Doug LaMalfa Congressman CA

(Washington, DC) – Congressman Doug LaMalfa (R-Richvale) issued the following statement after announcing a town hall meeting to take place in Redding, California in April.

LaMalfa said: “I invite residents of Shasta County and surrounding areas to join me at the McLaughlin Auditorium at Sequoia Middle School on April 19th for an in-person town hall meeting. The 115th Congress is well under way, so come prepared to share your ideas and engage in a productive community discussion on our goals moving forward. I look forward to seeing you all there.”

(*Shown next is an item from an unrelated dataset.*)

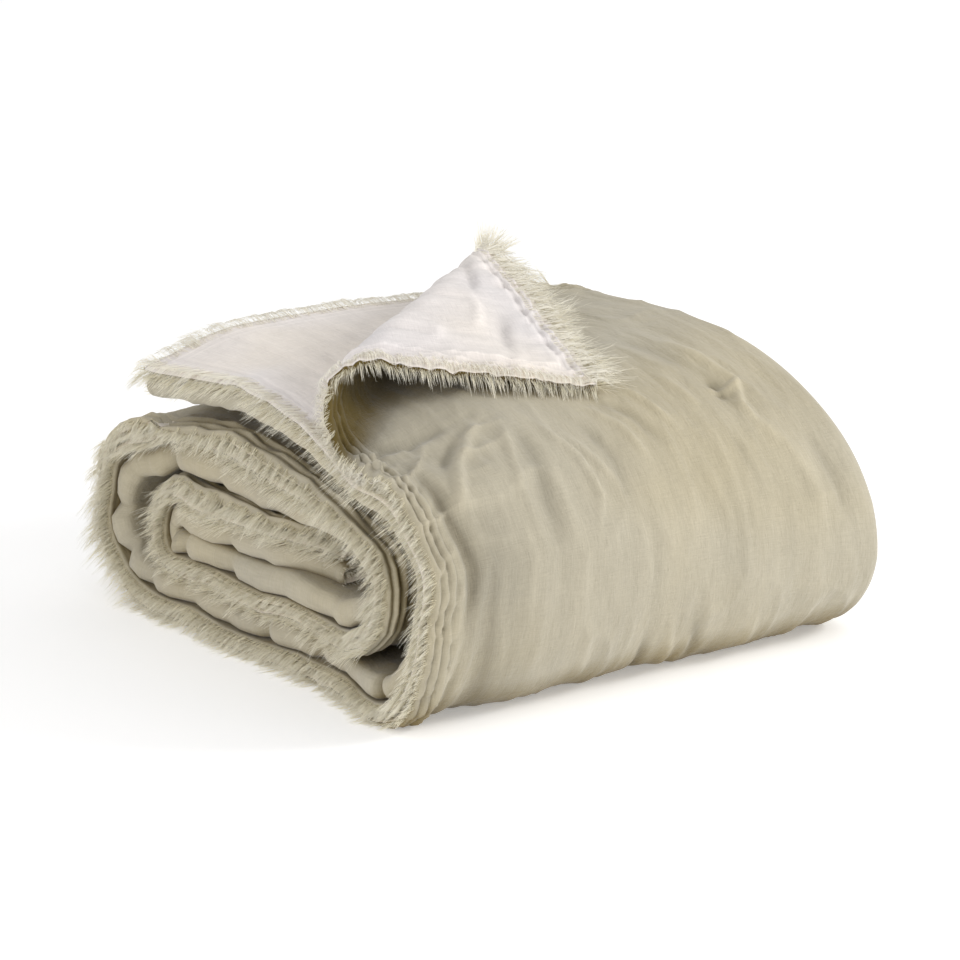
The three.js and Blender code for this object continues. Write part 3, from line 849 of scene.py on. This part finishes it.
def linen(name, colour, shadow):
    """Woven linen: a fine weave, slubs, soft streaks and a few paler, cooler patches."""
    n = Nodes(name)
    warp = n.noise(0.0006, 0.012, detail=1.0)
    weft = n.noise(0.012, 0.0006, detail=1.0)
    weave = n.math("ADD", warp, weft)
    slubs = n.spread(n.noise(0.0012, 0.035, detail=1.0), 0.62, 0.80)
    streaks = n.noise(0.010, 0.30, detail=3.0)
    patches = n.noise(0.05, 0.07, detail=3.0)
    light = n.math("MULTIPLY_ADD", n.math("SUBTRACT", weave, 1.0), 0.16, 1.0)
    light = n.math("MULTIPLY_ADD", slubs, 0.05, light)
    light = n.math("MULTIPLY_ADD", n.math("SUBTRACT", streaks, 0.5), 0.16, light)
    light = n.math("MULTIPLY_ADD", n.math("SUBTRACT", patches, 0.5), 0.22, light)
    # Painted highlight on ridges and puckers, and painted shade in hollows, valleys and stitch
    # grooves, read from the shade kept with the mesh.
    painted_light = n.add("ShaderNodeAttribute", attribute_name="shade").outputs["Fac"]
    hollows = n.math("MAXIMUM", n.math("MINIMUM", painted_light, 0.0), -2.0)
    light = n.math("MULTIPLY_ADD", n.math("MAXIMUM", painted_light, 0.0), 0.11, light)
    light = n.math("MULTIPLY_ADD", hollows, 0.16, light)
    shade = n.add("ShaderNodeCombineColor")
    for socket in shade.inputs[:3]:
        n.join(light, socket)
    cool = tuple(channel * tint for channel, tint in zip(colour, (0.98, 1.00, 1.05)))
    warm = tuple(channel * tint for channel, tint in zip(colour, (1.01, 1.00, 0.96)))
    hue = n.blend(n.spread(n.noise(0.16, 0.14, detail=2.0), 0.35, 0.65), (*cool, 1), (*warm, 1))
    woven_colour = n.blend(1.0, hue, shade.outputs["Color"], "MULTIPLY")
    # The base colour takes painted shade in narrow hollows and deep inside the curl.
    n.join(with_painted_shade(n, woven_colour, shadow, painted_light), n.shader.inputs["Base Color"])
    crumple = n.bump(n.noise(0.014, 0.026, detail=5.0, roughness=0.6), 0.0030, 0.7)
    broad_ridges = n.noise(0.050, 0.080, detail=2.0, kind="RIDGED_MULTIFRACTAL")
    crumple = n.bump(broad_ridges, 0.0022, 0.5, crumple)
    n.join(n.bump(weave, 0.00025, 0.7, crumple), n.shader.inputs["Normal"])
    n.shader.inputs["Roughness"].default_value = 0.9
    n.shader.inputs["Specular IOR Level"].default_value = 0.2
    n.shader.inputs["Sheen Weight"].default_value = 0.25
    n.shader.inputs["Sheen Roughness"].default_value = 0.5
    return n.material


OFF_WHITE_YARN = (0.97, 0.935, 0.83)


def yarn_material(name, colour):
    """Loose yarn with painted shade at its root, each a little lighter or darker than the next.
    The yarns marked pale are off-white all along."""
    n = Nodes(name)
    each = n.noise(0.0003, 50.0, detail=0.0)
    tufts = n.noise(0.008, 50.0, detail=1.0)
    light = n.math("MULTIPLY_ADD", n.math("SUBTRACT", each, 0.5), 0.26, 1.0)
    light = n.math("MULTIPLY_ADD", n.math("SUBTRACT", tufts, 0.5), 0.16, light)
    shade = n.add("ShaderNodeCombineColor")
    for socket in shade.inputs[:3]:
        n.join(light, socket)
    split = n.add("ShaderNodeSeparateXYZ")
    n.join(n.uv, split.inputs["Vector"])
    # Painted shade: the yarn darkens and turns olive towards its root.
    root = tuple(channel * tint for channel, tint in zip(colour, (0.76, 0.73, 0.62)))
    along = n.blend(n.spread(split.outputs["Y"], 0.0, 0.8), (*root, 1), (*colour, 1))
    pale = n.add("ShaderNodeAttribute", attribute_name="pale").outputs["Fac"]
    along = n.blend(pale, along, (*OFF_WHITE_YARN, 1))
    yarn_colour = n.blend(1.0, along, shade.outputs["Color"], "MULTIPLY")
    n.join(yarn_colour, n.shader.inputs["Base Color"])
    n.shader.inputs["Roughness"].default_value = 0.95
    n.shader.inputs["Specular IOR Level"].default_value = 0.15
    n.shader.inputs["Sheen Weight"].default_value = 0.15
    return n.material


# ---- What a user would change ------------------------------------------------------------


class ThrowSettings(bpy.types.PropertyGroup):
    width: FloatProperty(
        name="Width",
        description="Flat width, from side edge to side edge",
        default=1.3,
        unit="LENGTH",
    )
    cut_length: FloatProperty(
        name="Length",
        description="Flat length, from end edge to end edge",
        default=1.7,
        unit="LENGTH",
    )
    wrinkles: FloatProperty(
        name="Wrinkles",
        description="How strongly the cloth is wrinkled",
        default=1.0,
        min=0,
        max=2,
    )


class FringeSettings(bpy.types.PropertyGroup):
    length: FloatProperty(
        name="Fringe Length",
        description="Length of the frayed yarns",
        default=0.018,
        unit="LENGTH",
    )
    yarn: FloatProperty(
        name="Yarn",
        description="Thickness of one frayed yarn",
        default=0.00026,
        unit="LENGTH",
        precision=5,
    )
    tuft: FloatProperty(
        name="Tuft",
        description="Width of the tufts that yarns gather into",
        default=0.0026,
        unit="LENGTH",
    )
    inset: FloatProperty(
        name="Inset",
        description="How far inside the edge the reverse cloth starts to fray",
        default=0.010,
        unit="LENGTH",
    )
    per_metre: IntProperty(
        name="Yarns per Metre",
        description="Yarns along each metre of edge",
        default=7500,
        min=100,
    )


class LinenColours(bpy.types.PropertyGroup):
    face: FloatVectorProperty(
        name="Face",
        description="Colour of the face cloth",
        subtype="COLOR",
        default=(0.425, 0.380, 0.277),
    )
    reverse: FloatVectorProperty(
        name="Reverse",
        description="Colour of the reverse cloth",
        subtype="COLOR",
        default=(0.78, 0.725, 0.685),
    )
    yarn: FloatVectorProperty(
        name="Fringe",
        description="Colour of the frayed yarn",
        subtype="COLOR",
        default=(0.97, 0.93, 0.79),
    )


class StageSettings(bpy.types.PropertyGroup):
    azimuth: FloatProperty(
        name="Azimuth",
        description="Camera's turn round the throw",
        default=math.radians(-36),
        unit="ROTATION",
    )
    elevation: FloatProperty(
        name="Elevation",
        description="Camera's height above the horizon",
        default=math.radians(18),
        unit="ROTATION",
    )
    distance: FloatProperty(
        name="Distance",
        description="From the camera to the throw",
        default=6.605,
        unit="LENGTH",
    )
    floor: FloatVectorProperty(
        name="Floor",
        description="Colour of the floor",
        subtype="COLOR",
        default=(0.92, 0.92, 0.92),
    )


# ---- Operators ---------------------------------------------------------------------------


def folded_throw(context):
    settings = context.scene.throw_cloth
    return FoldedThrow(settings.width, Wrinkles(settings.wrinkles))


def finish_piece(piece, material, node):
    piece.data.materials.append(material)
    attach(piece, "root")
    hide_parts(node)


class LINEN_OT_face_panel(bpy.types.Operator):
    """Make the khaki face cloth"""

    bl_idname = "linen.face_panel"
    bl_label = "Face Panel"

    def execute(self, context):
        throw = folded_throw(context)
        columns = cloth_columns(throw, outer=0.0021, lower=0.014)
        rows = cloth_rows(throw, corner=0.0045, bend=0.0015, front=0.0028, hidden=0.012)
        piece = cloth_piece(throw, "face_cloth", 1, columns, rows)
        material = linen("khaki_linen", context.scene.throw_colours.face, FACE_PAINTED_SHADOW)
        finish_piece(piece, material, "face_panel")
        return {"FINISHED"}


class LINEN_OT_reverse_panel(bpy.types.Operator):
    """Make the off-white reverse cloth"""

    bl_idname = "linen.reverse_panel"
    bl_label = "Reverse Panel"

    def execute(self, context):
        throw = folded_throw(context)
        columns = cloth_columns(throw, outer=0.0030, lower=0.0030)
        rows = cloth_rows(throw, corner=0.0026, bend=0.0026, front=0.005, hidden=0.012)
        piece = cloth_piece(throw, "reverse_cloth", -1, columns, rows)
        colour = context.scene.throw_colours.reverse
        material = linen("off_white_linen", colour, REVERSE_PAINTED_SHADOW)
        finish_piece(piece, material, "reverse_panel")
        return {"FINISHED"}


class LINEN_OT_fringes(bpy.types.Operator):
    """Fray all four edges of the throw"""

    bl_idname = "linen.fringes"
    bl_label = "Fringes"

    def execute(self, context):
        throw = folded_throw(context)
        settings = context.scene.throw_fringe
        wide, long = throw.width, throw.length
        places = {
            "upper_side": lambda at, out, offset: throw.point(-out, at, offset),
            "lower_side": lambda at, out, offset: throw.point(wide + out, at, offset),
            "outer_end": lambda at, out, offset: throw.point(at, -out, offset),
            "core_end": lambda at, out, offset: throw.point(at, long + out, offset),
        }
        lengths = (long, long, wide, wide)
        material = yarn_material("frayed_yarn", context.scene.throw_colours.yarn)
        for seed, ((edge, root_at), along) in enumerate(zip(places.items(), lengths)):
            density, pale_to, droops, reaches = FRINGES[edge]
            pale_to = wide if pale_to is None else pale_to
            piece = fringe_piece(
                f"{edge}_yarns",
                along,
                int(along * settings.per_metre * density),
                root_at,
                settings,
                seed + FIRST_YARN_SEED,
                lambda at: np.interp(at, *droops),
                lambda at: np.interp(at, *reaches),
                pale_to,
            )
            finish_piece(piece, material, f"fringe_{edge}")
        return {"FINISHED"}


class LINEN_OT_declare(bpy.types.Operator):
    """An empty step that does nothing"""

    bl_idname = "linen.declare"
    bl_label = "Cut Sizes"

    def execute(self, context):
        return {"FINISHED"}


FLOOR_SIZE, FLOOR_GLOW = 6, 0.28
SKY_STRENGTH = 0.70
LIT_POINT = (0, 0, 0.08)
# Each area light's place, size, power and colour.
LIGHTS = {
    "key": ((1.3, -1.0, 1.0), 0.5, 15.5, (1, 0.99, 0.97)),
    "fill": ((-2.2, -0.9, 0.9), 1.4, 17, (1, 0.98, 0.99)),
    "low_fill": ((1.2, -2.2, 0.20), 1.0, 8, (1, 0.98, 1.0)),
}
LENS, SENSOR_WIDTH, CLIP_END = 400, 36, 30
# The point in the throw that the camera looks at, and its shift along the camera's axes.
AIM = (-0.0039, -0.00105, 0.085)
AIM_SHIFT = (0.00624, 0.00458, 0)


def area_light(name, place, target, size, power, colour):
    light = bpy.data.lights.new(name, "AREA")
    light.size = size
    light.energy = power
    light.color = colour
    lamp = bpy.data.objects.new(name, light)
    lamp.location = place
    lamp.rotation_euler = (Vector(target) - Vector(place)).to_track_quat("-Z", "Y").to_euler()
    bpy.context.scene.collection.objects.link(lamp)


class LINEN_OT_stage(bpy.types.Operator):
    """Set the floor, the lights and the camera"""

    bl_idname = "linen.stage"
    bl_label = "Stage"

    def execute(self, context):
        settings = context.scene.throw_stage
        bm = bmesh.new()
        bmesh.ops.create_grid(bm, x_segments=1, y_segments=1, size=FLOOR_SIZE)
        mesh = bpy.data.meshes.new("floor")
        bm.to_mesh(mesh)
        bm.free()
        material = bpy.data.materials.new("pale_floor")
        material.use_nodes = True
        shader = material.node_tree.nodes["Principled BSDF"]
        shader.inputs["Base Color"].default_value = (*settings.floor, 1)
        shader.inputs["Roughness"].default_value = 0.9
        shader.inputs["Emission Color"].default_value = (1, 1, 1, 1)
        shader.inputs["Emission Strength"].default_value = FLOOR_GLOW
        mesh.materials.append(material)
        floor = bpy.data.objects.new("floor", mesh)
        context.scene.collection.objects.link(floor)

        world = bpy.data.worlds.new("soft_light")
        world.use_nodes = True
        background = world.node_tree.nodes["Background"]
        background.inputs["Color"].default_value = (1, 1, 1, 1)
        background.inputs["Strength"].default_value = SKY_STRENGTH
        context.scene.world = world
        for name, (place, size, power, colour) in LIGHTS.items():
            area_light(name, place, LIT_POINT, size, power, colour)
        context.scene.view_settings.view_transform = "Standard"

        azimuth, elevation = settings.azimuth, settings.elevation
        towards = Vector(
            (
                math.sin(azimuth) * math.cos(elevation),
                -math.cos(azimuth) * math.cos(elevation),
                math.sin(elevation),
            )
        )
        camera = bpy.data.cameras.new("camera")
        camera.lens = LENS
        camera.sensor_width = SENSOR_WIDTH
        camera.clip_end = CLIP_END
        eye = bpy.data.objects.new("camera", camera)
        turn = (-towards).to_track_quat("-Z", "Y")
        target = Vector(AIM) + turn @ Vector(AIM_SHIFT)
        eye.location = target + towards * settings.distance
        eye.rotation_euler = turn.to_euler()
        context.scene.collection.objects.link(eye)
        context.scene.camera = eye
        return {"FINISHED"}


class LINEN_PT_panel(bpy.types.Panel):
    bl_idname = "LINEN_PT_panel"
    bl_label = "Linen Throw"
    bl_space_type = "VIEW_3D"
    bl_region_type = "UI"
    bl_category = "Linen Throw"

    def draw(self, context):
        scene = context.scene
        for group in (
            scene.throw_cloth,
            scene.throw_fringe,
            scene.throw_colours,
            scene.throw_stage,
        ):
            box = self.layout.box()
            for name in group.bl_rna.properties.keys():
                if name not in ("rna_type", "name"):
                    box.prop(group, name)
        for operator in OPERATORS:
            self.layout.operator(operator.bl_idname)


GROUPS = {
    "throw_cloth": ThrowSettings,
    "throw_fringe": FringeSettings,
    "throw_colours": LinenColours,
    "throw_stage": StageSettings,
}
OPERATORS = (
    LINEN_OT_face_panel,
    LINEN_OT_reverse_panel,
    LINEN_OT_fringes,
    LINEN_OT_declare,
    LINEN_OT_stage,
)
CLASSES = (*GROUPS.values(), *OPERATORS, LINEN_PT_panel)


def register():
    for each in CLASSES:
        bpy.utils.register_class(each)
    for name, group in GROUPS.items():
        setattr(bpy.types.Scene, name, PointerProperty(type=group))


def unregister():
    for name in GROUPS:
        delattr(bpy.types.Scene, name)
    for each in reversed(CLASSES):
        bpy.utils.unregister_class(each)


def main():
    register()
    bpy.ops.linen.face_panel()
    bpy.ops.linen.reverse_panel()
    bpy.ops.linen.fringes()
    bpy.ops.linen.declare()
    bpy.ops.linen.stage()


if __name__ == "__main__":
    main()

Who: Congressman Doug LaMalfa

What: In-person Town Hall meeting

When: Wednesday, April 19, at 5:30PM PST

Where: McLaughlin Auditorium at Sequoia Middle School

1805 Sequoia Street, Redding, CA 96001


For questions, please contact Representative LaMalfa’s Redding district office at (530)223-5859 or his Washington, D.C. office at (202)225-3076.

*Note: No large signs, banners, signs with sticks, or weapons of any kind will be permitted on the campus.

Congressman Doug LaMalfa is a lifelong farmer representing California’s First Congressional District, including Butte, Glenn, Lassen, Modoc, Nevada, Placer, Plumas, Shasta, Sierra, Siskiyou and Tehama Counties.